SHORT EXERCISE: Repeat exactly the stretch of lines from the line containing "make_case()" through the line containing "imported = [obj", both included, and nothing else.

DATASET EXCERPT:
------------------------------
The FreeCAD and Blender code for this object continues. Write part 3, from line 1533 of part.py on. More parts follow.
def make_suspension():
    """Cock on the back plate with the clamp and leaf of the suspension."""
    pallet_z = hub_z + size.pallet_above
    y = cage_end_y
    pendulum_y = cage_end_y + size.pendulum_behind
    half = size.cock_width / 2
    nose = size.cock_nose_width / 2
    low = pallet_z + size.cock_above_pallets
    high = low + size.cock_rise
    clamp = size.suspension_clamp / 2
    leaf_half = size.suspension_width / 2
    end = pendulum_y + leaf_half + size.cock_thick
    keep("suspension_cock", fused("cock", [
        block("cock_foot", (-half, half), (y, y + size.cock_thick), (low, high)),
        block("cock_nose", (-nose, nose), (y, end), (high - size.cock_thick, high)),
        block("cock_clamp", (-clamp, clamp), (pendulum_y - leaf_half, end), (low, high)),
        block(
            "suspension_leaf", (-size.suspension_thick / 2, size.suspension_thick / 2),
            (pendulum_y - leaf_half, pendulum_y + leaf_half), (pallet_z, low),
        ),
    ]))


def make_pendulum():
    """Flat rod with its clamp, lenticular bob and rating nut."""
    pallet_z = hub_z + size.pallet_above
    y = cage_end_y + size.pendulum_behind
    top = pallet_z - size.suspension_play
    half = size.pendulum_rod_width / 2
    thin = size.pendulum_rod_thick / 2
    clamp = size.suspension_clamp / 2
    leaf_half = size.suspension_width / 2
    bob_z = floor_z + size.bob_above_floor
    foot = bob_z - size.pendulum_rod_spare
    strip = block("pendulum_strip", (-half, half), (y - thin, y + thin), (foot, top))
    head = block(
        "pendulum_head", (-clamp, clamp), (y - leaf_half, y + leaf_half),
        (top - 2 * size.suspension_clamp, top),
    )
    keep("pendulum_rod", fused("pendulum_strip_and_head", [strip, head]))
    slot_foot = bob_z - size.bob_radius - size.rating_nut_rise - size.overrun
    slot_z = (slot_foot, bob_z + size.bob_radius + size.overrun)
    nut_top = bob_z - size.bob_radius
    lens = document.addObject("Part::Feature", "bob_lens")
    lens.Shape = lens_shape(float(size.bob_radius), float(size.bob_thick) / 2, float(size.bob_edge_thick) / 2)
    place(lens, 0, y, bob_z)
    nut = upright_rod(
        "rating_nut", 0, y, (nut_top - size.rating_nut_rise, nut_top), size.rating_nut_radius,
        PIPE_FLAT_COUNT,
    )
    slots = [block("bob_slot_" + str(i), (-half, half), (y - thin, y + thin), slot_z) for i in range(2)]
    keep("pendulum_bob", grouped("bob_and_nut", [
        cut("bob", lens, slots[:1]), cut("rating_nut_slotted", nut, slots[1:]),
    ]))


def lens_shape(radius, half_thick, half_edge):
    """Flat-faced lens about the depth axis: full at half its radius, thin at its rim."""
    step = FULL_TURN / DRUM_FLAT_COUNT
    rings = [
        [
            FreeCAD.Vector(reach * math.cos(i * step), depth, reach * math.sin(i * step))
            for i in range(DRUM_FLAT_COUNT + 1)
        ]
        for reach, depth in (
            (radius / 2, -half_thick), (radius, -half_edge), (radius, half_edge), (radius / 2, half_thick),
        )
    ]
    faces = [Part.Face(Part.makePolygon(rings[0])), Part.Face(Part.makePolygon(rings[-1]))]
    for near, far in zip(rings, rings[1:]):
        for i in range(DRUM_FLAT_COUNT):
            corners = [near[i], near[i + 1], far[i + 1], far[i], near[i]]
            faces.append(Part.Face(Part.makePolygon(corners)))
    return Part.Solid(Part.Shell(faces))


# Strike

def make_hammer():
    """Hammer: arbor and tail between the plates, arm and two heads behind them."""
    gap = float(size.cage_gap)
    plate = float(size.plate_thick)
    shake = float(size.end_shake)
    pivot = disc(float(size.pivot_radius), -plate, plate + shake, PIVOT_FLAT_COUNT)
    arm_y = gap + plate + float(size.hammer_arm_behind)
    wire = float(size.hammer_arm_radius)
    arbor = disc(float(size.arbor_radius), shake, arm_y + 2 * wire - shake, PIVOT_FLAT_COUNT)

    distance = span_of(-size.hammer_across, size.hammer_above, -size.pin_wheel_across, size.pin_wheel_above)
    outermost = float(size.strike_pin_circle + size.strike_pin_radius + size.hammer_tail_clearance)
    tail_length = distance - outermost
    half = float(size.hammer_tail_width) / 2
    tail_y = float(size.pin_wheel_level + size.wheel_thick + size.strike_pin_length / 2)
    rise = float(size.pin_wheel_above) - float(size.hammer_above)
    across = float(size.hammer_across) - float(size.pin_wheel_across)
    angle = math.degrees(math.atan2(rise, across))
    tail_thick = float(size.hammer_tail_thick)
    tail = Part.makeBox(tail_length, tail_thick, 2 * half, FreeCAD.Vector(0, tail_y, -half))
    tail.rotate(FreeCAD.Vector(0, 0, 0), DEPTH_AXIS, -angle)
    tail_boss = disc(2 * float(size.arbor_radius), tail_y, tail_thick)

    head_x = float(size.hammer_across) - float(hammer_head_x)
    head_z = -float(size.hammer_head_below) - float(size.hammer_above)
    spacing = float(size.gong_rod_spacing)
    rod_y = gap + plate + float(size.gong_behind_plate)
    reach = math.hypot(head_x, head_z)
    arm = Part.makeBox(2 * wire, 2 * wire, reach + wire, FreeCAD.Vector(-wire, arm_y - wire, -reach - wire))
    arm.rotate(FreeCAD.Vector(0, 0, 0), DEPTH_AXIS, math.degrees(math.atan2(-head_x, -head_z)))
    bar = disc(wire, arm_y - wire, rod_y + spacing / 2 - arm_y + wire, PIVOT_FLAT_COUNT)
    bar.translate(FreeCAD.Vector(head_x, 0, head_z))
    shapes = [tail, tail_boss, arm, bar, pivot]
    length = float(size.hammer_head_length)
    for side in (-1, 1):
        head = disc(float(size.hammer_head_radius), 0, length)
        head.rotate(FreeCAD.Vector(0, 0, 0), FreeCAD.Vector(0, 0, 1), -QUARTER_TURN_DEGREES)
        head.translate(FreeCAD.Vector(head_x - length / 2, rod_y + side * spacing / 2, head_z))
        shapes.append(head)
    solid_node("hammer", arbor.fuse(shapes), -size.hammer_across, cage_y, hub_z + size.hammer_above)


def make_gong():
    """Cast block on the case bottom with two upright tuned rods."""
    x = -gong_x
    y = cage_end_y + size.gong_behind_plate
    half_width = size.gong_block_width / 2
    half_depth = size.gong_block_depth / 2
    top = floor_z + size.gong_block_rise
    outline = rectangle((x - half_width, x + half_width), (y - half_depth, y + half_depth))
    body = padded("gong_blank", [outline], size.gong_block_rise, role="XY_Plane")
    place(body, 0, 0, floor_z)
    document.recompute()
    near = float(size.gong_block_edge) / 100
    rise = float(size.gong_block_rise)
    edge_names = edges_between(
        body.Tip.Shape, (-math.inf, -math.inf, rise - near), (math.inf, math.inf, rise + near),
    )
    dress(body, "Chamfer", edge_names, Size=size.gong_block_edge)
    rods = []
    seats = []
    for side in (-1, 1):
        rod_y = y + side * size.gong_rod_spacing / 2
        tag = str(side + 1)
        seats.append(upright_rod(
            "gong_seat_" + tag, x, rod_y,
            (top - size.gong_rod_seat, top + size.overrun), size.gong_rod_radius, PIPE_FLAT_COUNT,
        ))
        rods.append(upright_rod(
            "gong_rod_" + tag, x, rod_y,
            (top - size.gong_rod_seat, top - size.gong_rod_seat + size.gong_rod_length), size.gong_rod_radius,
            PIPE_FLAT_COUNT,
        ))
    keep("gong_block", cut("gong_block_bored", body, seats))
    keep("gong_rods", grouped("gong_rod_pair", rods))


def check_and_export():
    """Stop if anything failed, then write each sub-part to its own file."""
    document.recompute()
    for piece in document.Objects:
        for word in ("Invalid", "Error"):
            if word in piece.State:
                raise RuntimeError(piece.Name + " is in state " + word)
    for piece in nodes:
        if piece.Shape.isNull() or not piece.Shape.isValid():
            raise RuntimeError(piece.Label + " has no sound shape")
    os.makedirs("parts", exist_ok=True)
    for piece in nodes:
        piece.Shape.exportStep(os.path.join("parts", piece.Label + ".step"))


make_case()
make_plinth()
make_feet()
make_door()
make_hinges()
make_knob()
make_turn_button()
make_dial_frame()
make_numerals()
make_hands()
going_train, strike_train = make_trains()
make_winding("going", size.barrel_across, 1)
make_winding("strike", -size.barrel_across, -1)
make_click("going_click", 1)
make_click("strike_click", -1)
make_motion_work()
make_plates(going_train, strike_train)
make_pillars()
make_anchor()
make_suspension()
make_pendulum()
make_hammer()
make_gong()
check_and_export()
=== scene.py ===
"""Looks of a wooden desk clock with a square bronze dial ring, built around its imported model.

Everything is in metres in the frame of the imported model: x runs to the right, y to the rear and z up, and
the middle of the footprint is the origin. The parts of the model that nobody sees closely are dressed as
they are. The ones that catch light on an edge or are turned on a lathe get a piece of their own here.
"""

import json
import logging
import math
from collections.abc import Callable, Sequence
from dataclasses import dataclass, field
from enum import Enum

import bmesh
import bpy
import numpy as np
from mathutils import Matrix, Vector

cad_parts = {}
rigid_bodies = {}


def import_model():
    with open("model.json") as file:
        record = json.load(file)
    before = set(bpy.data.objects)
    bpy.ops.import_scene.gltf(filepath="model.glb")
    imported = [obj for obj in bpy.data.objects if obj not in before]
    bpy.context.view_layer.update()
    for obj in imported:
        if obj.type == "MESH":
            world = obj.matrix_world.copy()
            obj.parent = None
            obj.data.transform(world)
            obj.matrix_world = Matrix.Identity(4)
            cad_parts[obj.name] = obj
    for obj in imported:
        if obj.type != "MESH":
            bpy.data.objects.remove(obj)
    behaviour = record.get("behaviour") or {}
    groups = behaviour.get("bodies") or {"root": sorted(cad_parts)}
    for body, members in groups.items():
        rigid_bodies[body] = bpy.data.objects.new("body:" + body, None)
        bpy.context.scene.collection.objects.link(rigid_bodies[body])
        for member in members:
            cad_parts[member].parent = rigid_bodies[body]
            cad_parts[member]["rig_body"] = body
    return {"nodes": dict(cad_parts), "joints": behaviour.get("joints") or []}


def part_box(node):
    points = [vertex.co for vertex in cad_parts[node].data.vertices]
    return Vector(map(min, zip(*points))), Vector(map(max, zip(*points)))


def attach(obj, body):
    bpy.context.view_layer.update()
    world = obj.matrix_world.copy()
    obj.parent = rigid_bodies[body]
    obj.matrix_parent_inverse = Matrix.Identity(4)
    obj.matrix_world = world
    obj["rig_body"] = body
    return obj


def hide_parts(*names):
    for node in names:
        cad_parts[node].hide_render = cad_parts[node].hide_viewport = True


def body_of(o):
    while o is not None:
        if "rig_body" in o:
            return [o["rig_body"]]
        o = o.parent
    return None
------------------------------
RESULT:
make_case()
make_plinth()
make_feet()
make_door()
make_hinges()
make_knob()
make_turn_button()
make_dial_frame()
make_numerals()
make_hands()
going_train, strike_train = make_trains()
make_winding("going", size.barrel_across, 1)
make_winding("strike", -size.barrel_across, -1)
make_click("going_click", 1)
make_click("strike_click", -1)
make_motion_work()
make_plates(going_train, strike_train)
make_pillars()
make_anchor()
make_suspension()
make_pendulum()
make_hammer()
make_gong()
check_and_export()
=== scene.py ===
"""Looks of a wooden desk clock with a square bronze dial ring, built around its imported model.

Everything is in metres in the frame of the imported model: x runs to the right, y to the rear and z up, and
the middle of the footprint is the origin. The parts of the model that nobody sees closely are dressed as
they are. The ones that catch light on an edge or are turned on a lathe get a piece of their own here.
"""

import json
import logging
import math
from collections.abc import Callable, Sequence
from dataclasses import dataclass, field
from enum import Enum

import bmesh
import bpy
import numpy as np
from mathutils import Matrix, Vector

cad_parts = {}
rigid_bodies = {}


def import_model():
    with open("model.json") as file:
        record = json.load(file)
    before = set(bpy.data.objects)
    bpy.ops.import_scene.gltf(filepath="model.glb")
    imported = [obj for obj in bpy.data.objects if obj not in before]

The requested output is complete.